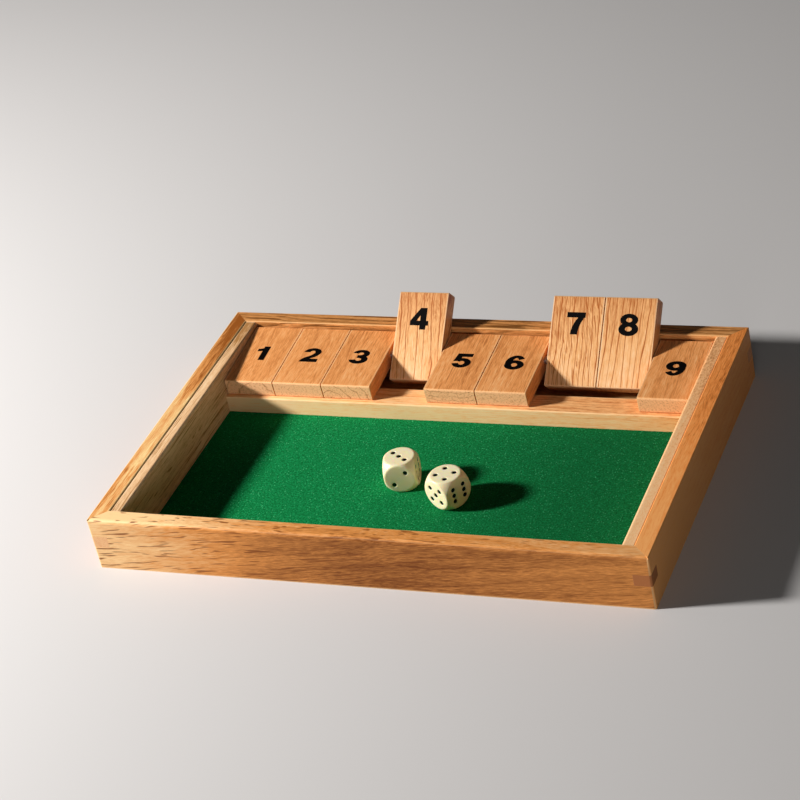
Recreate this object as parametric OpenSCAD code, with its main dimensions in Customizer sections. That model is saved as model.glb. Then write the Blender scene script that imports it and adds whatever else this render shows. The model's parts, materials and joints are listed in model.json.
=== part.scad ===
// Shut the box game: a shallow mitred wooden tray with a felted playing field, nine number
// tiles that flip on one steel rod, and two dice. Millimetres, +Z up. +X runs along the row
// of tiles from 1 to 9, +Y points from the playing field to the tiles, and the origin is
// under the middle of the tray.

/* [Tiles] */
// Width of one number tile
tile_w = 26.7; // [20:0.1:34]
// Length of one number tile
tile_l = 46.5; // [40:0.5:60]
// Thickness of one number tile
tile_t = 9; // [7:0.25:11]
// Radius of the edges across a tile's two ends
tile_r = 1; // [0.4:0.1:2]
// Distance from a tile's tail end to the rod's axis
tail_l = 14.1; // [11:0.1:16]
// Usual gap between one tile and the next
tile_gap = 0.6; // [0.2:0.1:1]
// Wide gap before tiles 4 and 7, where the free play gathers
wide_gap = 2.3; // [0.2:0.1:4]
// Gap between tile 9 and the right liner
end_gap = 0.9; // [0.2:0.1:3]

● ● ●

▶ _PROBLEM REQUIREMENTS_
Write out the material from the first line to the last, exactly.

▶ _SOLUTION FOR THIS TASK_
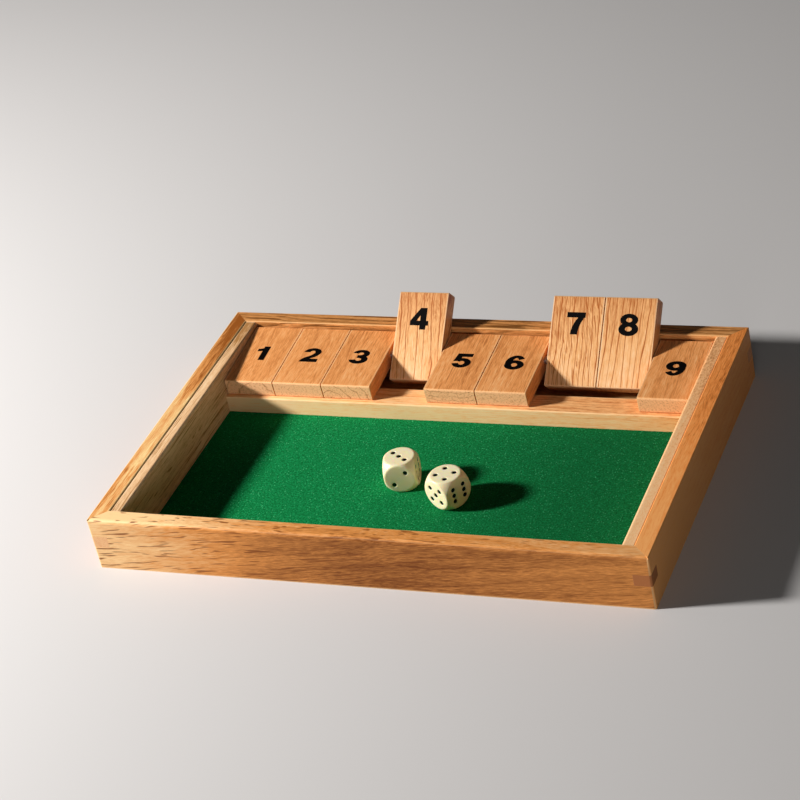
Recreate this object as parametric OpenSCAD code, with its main dimensions in Customizer sections. That model is saved as model.glb. Then write the Blender scene script that imports it and adds whatever else this render shows. The model's parts, materials and joints are listed in model.json.
=== part.scad ===
// Shut the box game: a shallow mitred wooden tray with a felted playing field, nine number
// tiles that flip on one steel rod, and two dice. Millimetres, +Z up. +X runs along the row
// of tiles from 1 to 9, +Y points from the playing field to the tiles, and the origin is
// under the middle of the tray.

/* [Tiles] */
// Width of one number tile
tile_w = 26.7; // [20:0.1:34]
// Length of one number tile
tile_l = 46.5; // [40:0.5:60]
// Thickness of one number tile
tile_t = 9; // [7:0.25:11]
// Radius of the edges across a tile's two ends
tile_r = 1; // [0.4:0.1:2]
// Distance from a tile's tail end to the rod's axis
tail_l = 14.1; // [11:0.1:16]
// Usual gap between one tile and the next
tile_gap = 0.6; // [0.2:0.1:1]
// Wide gap before tiles 4 and 7, where the free play gathers
wide_gap = 2.3; // [0.2:0.1:4]
// Gap between tile 9 and the right liner
end_gap = 0.9; // [0.2:0.1:3]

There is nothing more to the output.